Published: April, 2021

Submission: April, 2021

 



In its discretionary funding request for fiscal year (FY) 2022, the Biden administration is seeking an additional $1.2 billion for the IRS – a 10.4% increase over FY 2021. $900 million of the increase will be earmarked for compliance. The additional funding in the White House proposal would enable the IRS to “increase oversight of high-income and corporate tax returns,” according to a statement issued by U.S. Treasury Secretary Janet Yellen.


It is still early in the budget-making process so these numbers could change, but large corporations and high-income taxpayers should expect the federal budget for FY 2022 will include some amount of additional enforcement funding. We recommend a careful review of tax positions and records to prepare for a possible audit. It is likely that the IRS will continue receiving substantial increases for enforcement over the next several years, and large numbers of new auditors will be hired and trained to focus on high-income individuals, including the corporations, limited liability companies and other partnerships with which they are affiliated. 

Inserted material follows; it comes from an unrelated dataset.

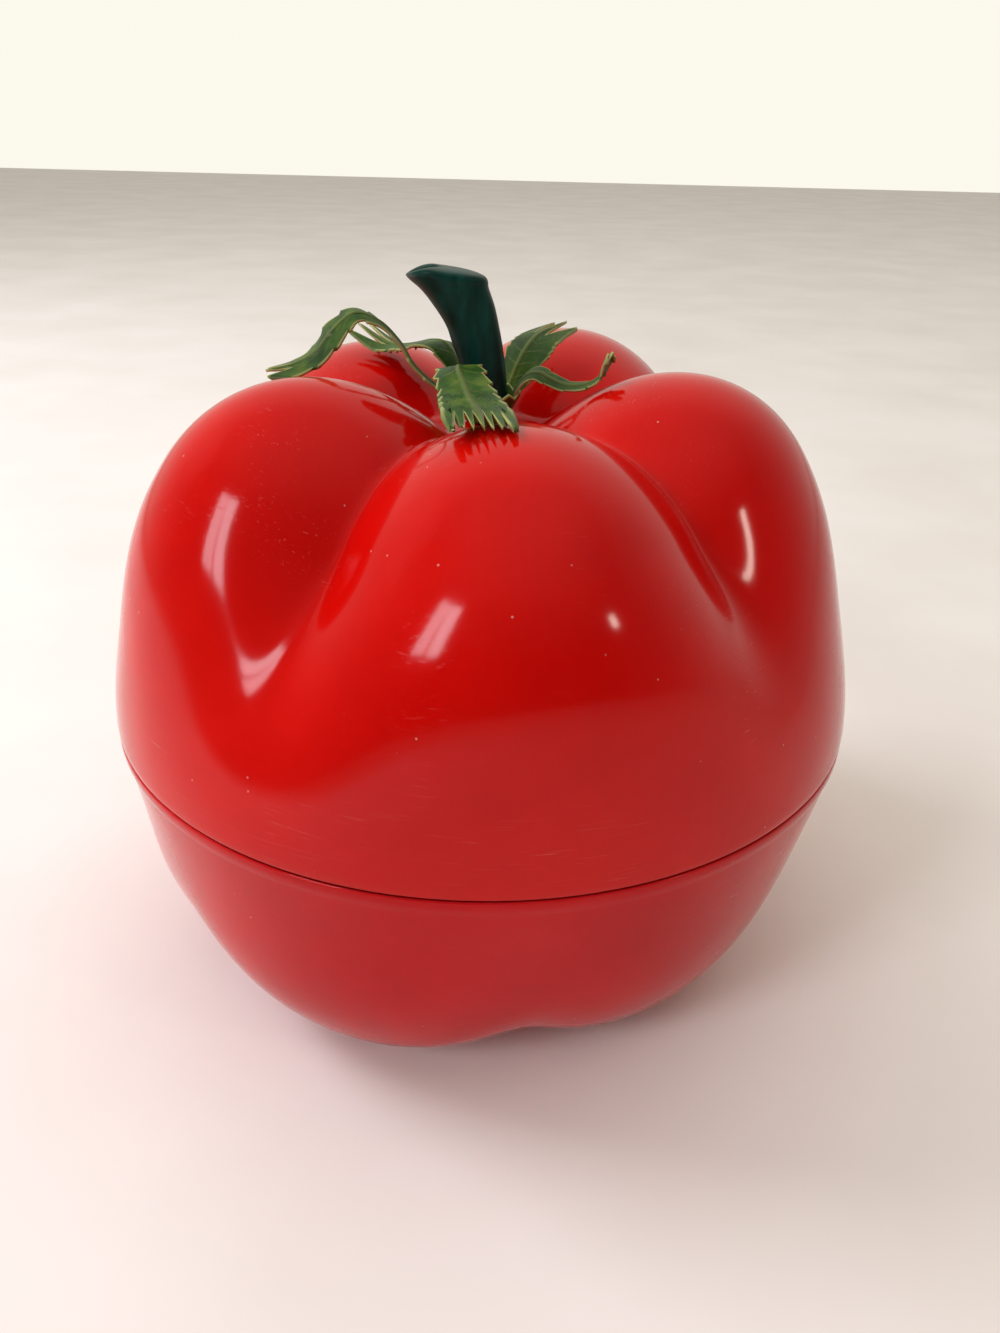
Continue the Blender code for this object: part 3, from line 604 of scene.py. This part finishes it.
def light_room(tree):
    """A pale room that lights the object from the back and overhead more than from the front.

    The camera itself sees one even pale tone in place of the gradient.
    """
    sky = tree.nodes["Background"]
    way = add(tree, "SeparateXYZ", {0: add(tree, "TexCoord").outputs["Generated"]})
    back = add(tree, "MapRange", {"Value": way.outputs["Y"], "From Min": -0.75, "From Max": 0.55})
    high = add(tree, "MapRange", {"Value": way.outputs["Z"], "From Min": 0.30, "From Max": 0.95,
                                  "To Max": 0.85})
    bright = add(tree, "Math", {0: back.outputs[0], 1: high.outputs[0]}, operation="MAXIMUM")
    seen = add(tree, "ValToRGB", {"Fac": bright.outputs[0]},
               ramp=[(0.0, "#5f5852"), (0.45, "#9a938b"), (1.0, "#fbf6ea")])
    pale = add(tree, "Mix", {0: add(tree, "LightPath").outputs["Is Camera Ray"], 6: seen.outputs[0],
                             7: (1.22, 1.18, 1.06, 1)}, data_type="RGBA")
    tree.links.new(pale.outputs[2], sky.inputs["Color"])
    sky.inputs["Strength"].default_value = 0.80


light_room(world.node_tree)


def area_light(name, azimuth, elevation, distance, width, height, power, tint, glossy=True):
    """A rectangular light that faces the middle of the object. It is mirrored in it where glossy."""
    light = bpy.data.lights.new(name, "AREA")
    light.shape = "RECTANGLE"
    light.size, light.size_y = width, height
    light.energy = power
    light.color = colour(tint)[:3]
    lamp = bpy.data.objects.new(name, light)
    turn, up = math.radians(azimuth), math.radians(elevation)
    middle = Vector((0, 0, SEAM + 0.02))
    away = Vector((math.cos(up) * math.cos(turn), math.cos(up) * math.sin(turn), math.sin(up)))
    lamp.location = middle + away * distance
    lamp.rotation_euler = away.to_track_quat("Z", "Y").to_euler()
    lamp.visible_camera = False
    lamp.visible_glossy = glossy
    bpy.context.scene.collection.objects.link(lamp)


area_light("window pane left", -139, 30, 1.1, 0.12, 0.36, 1.9, "#f4f7ff")
area_light("window pane right", -131, 30, 1.1, 0.12, 0.36, 2.2, "#f4f7ff")
area_light("small lamp right", -33, 27, 1.2, 0.07, 0.10, 0.7, "#fff3e4")
area_light("soft daylight from the left", 168, 38, 1.4, 0.55, 0.55, 11.0, "#f3f6ff", glossy=False)
area_light("ceiling bounce", 90, 80, 2.2, 3.0, 3.0, 14.0, "#fff8ee", glossy=False)

# The camera stands in front of the object, looks down on it and is rolled a little; both in degrees.
LOOKS_DOWN = 28.54
ROLL = 1.44
camera = bpy.data.cameras.new("camera")
camera.lens = 27.0
camera.sensor_width = 36.0
camera.clip_start = 0.01
eye = bpy.data.objects.new("camera", camera)
place = Matrix.Translation((0.0044, -0.2291, 0.1929))
pitch = Matrix.Rotation(math.radians(90 - LOOKS_DOWN), 4, "X")
eye.matrix_world = place @ pitch @ Matrix.Rotation(math.radians(ROLL), 4, "Z")
bpy.context.scene.collection.objects.link(eye)
bpy.context.scene.camera = eye
bpy.context.scene.view_settings.view_transform = "Standard"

It is worth noting that the Corporate Transparency Act, passed in January 2021, will require the identification and registration of the ultimate individual owners (“beneficial ownership”) of most small businesses (corporations and limited liability companies). The information will be added to a federal database that will be shared with the IRS. The federal database will enable the IRS trace ownership through corporations, limited liability company and perhaps trusts to individual returns. The Financial Crimes Enforcement Network (FinCEN) recently published an Advance Notice for Proposed Rule with respect to “the implementation of the beneficial ownership information reporting provisions of the Corporate Transparency Act (CTA).” Written comments can be submitted to FinCEN by May 5, 2021.